In our imaginations, a compound AI is probably best thought of as a wheel with spokes. At the hub of the wheel are foundational models designed to not only handle big tasks, but also to offer broad insights and to decompose instructions into specialized segments. Models responsible for decomposing and designating segments of tasks are called orchestrators. At the end of the spokes are specialized models designed to handle specific tasks. 

So a compound AI might include different large language models, each with their own specialized domain or language and external tools like data retrieval tools or search engines to deliver new information into the system. The ability to incorporate new information, including data in real time, and to adapt to that information, makes compound and composite systems stand out from static AI models. 

Consider a retrieval augmented generation system, or RAG, quickly becoming a ubiquitous application of generative AI within businesses. An RAG combines a large language model with information retrieval, two different types of AI. Typically, a user queries these systems to deliver output or make insights based on data they have recorded and stored, or based on a combination of their own data and data found from an external source.
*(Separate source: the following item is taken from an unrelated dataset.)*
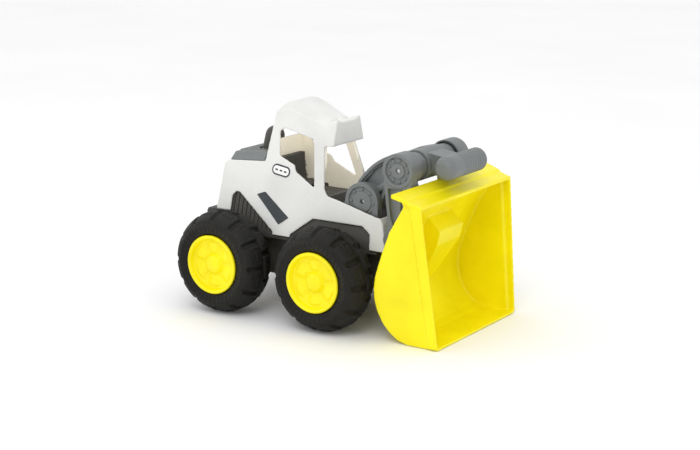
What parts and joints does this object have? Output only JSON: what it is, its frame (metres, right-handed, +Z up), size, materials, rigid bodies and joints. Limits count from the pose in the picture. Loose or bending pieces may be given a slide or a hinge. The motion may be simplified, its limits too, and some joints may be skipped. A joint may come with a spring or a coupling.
{
  "type": "toy front loader",
  "caption": "Toy front loader with a white cab body, chunky black wheels on yellow rims, grey arched boom and tee handle, and a wide yellow scoop.",
  "frame": {"origin": "on the ground, in the middle of the overall length and width", "axes": "+X forward towards the scoop, +Y to the loader's left, +Z up"},
  "size_m": [0.392, 0.256, 0.2752],
  "materials": {
    "white_plastic": "satin",
    "grey_plastic": "satin",
    "dark_plastic": "matte",
    "yellow_plastic": "gloss",
    "tyre_black": "matte",
    "slate_sticker": "matte",
    "steel": "brushed"
  },
  "bodies": {
    "frame": {"chassis": "dark_plastic", "body_shell": "white_plastic", "front_deck": "dark_plastic", "pivot_bracket_right": "grey_plastic", "pivot_bracket_left": "grey_plastic", "cab_seat": "dark_plastic", "cab_floor": "dark_plastic", "bonnet_vent": "grey_plastic", "air_stack": "dark_plastic", "side_stripe_right": "slate_sticker", "side_stripe_left": "slate_sticker", "side_badge_right": "slate_sticker", "side_badge_left": "slate_sticker", "rear_axle": "steel", "front_axle": "steel", "boom_pin": "steel", "chassis_screw_rear_left": "steel", "chassis_screw_rear_right": "steel", "chassis_screw_front_left": "steel", "chassis_screw_front_right": "steel"},
    "boom_body": {"boom": "grey_plastic", "elbow_pin": "steel"},
    "shovel": {"arm_cheek_right": "grey_plastic", "arm_cheek_left": "grey_plastic", "tee_handle": "grey_plastic", "scoop_mount": "grey_plastic", "scoop": "yellow_plastic"},
    "rear_left_wheel": {"rear_left_rim": "yellow_plastic", "rear_left_tyre": "tyre_black"},
    "rear_right_wheel": {"rear_right_rim": "yellow_plastic", "rear_right_tyre": "tyre_black"},
    "front_left_wheel": {"front_left_rim": "yellow_plastic", "front_left_tyre": "tyre_black"},
    "front_right_wheel": {"front_right_rim": "yellow_plastic", "front_right_tyre": "tyre_black"}
  },
  "joints": [
    {"name": "boom_lift", "type": "hinge", "parent": "frame", "child": "boom_body", "pos_m": [0.054, 0, 0.159], "axis": [0, -1, 0], "range_deg": [0, 50]},
    {"name": "shovel_tilt", "type": "hinge", "parent": "boom_body", "child": "shovel", "pos_m": [0.119, 0, 0.209], "axis": [0, -1, 0], "range_deg": [0, 60]},
    {"name": "rear_left_wheel_spin", "type": "hinge", "parent": "frame", "child": "rear_left_wheel", "pos_m": [-0.129, 0, 0.067], "axis": [0, 1, 0], "continuous": true},
    {"name": "rear_right_wheel_spin", "type": "hinge", "parent": "frame", "child": "rear_right_wheel", "pos_m": [-0.129, 0, 0.067], "axis": [0, 1, 0], "continuous": true},
    {"name": "front_left_wheel_spin", "type": "hinge", "parent": "frame", "child": "front_left_wheel", "pos_m": [0.03, 0, 0.067], "axis": [0, 1, 0], "continuous": true},
    {"name": "front_right_wheel_spin", "type": "hinge", "parent": "frame", "child": "front_right_wheel", "pos_m": [0.03, 0, 0.067], "axis": [0, 1, 0], "continuous": true}
  ]
}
After being queried, an RAG’s retriever system goes into the user’s database to find the relevant information, perhaps then also searching the internet or another external information source to find additional information needed to fulfil the user’s request. Then, another component, a prompt, creates a prompt for a large language model. The large language model, the third component, then delivers output for the user in natural language—a personalized client email, for example, or a timely social media post. 

Why Compound or Composite AI Is the Way of the Future 

Think of computer hardware—the first modern computers, like all of their ancestors since the abacus, were relatively large, inefficient, and very powerful (for their time), but were also designed to be general computation devices. Over time, as more applications for computers were found, more powerful, specialized and miniaturized hardware was developed. Later, as a retail market for general computing emerged, specialized, miniaturized components were combined into what we recognize as computers today, capable of completing many different tasks. 

Within a compound AI system, different models and tolls can be optimized for specific tasks or different parts of tasks, which in turn improves the accuracy and efficiency of the system as a whole. While an individual model can only be improved by scaling up with more data and more training, compound and composite AI offer another path to superior results. While scaling up an individual model necessarily implies greater resource use, including electricity, optimizing with compound or composite AI offers more flexibility in balancing performance and cost. 

Compound AI systems are capable of being generalists and specialists. Not only are they capable of being fine-tuned, but they are also better oriented to evolve over time—when one component of the system becomes obsolete, it can be swapped out for a newer version or a different model. If one component of a system is creating a problem in a specific task, it can be excluded. Compound and composite systems designed around creating a consensus among different AI models are not just more accurate than monolithic systems, they also may introduce more security and resilience into artificial intelligence as they are less likely to break down due to a single point of failure: compound systems tend to have some built-in redundancy, and a failure in one component does not necessarily jeopardize the whole.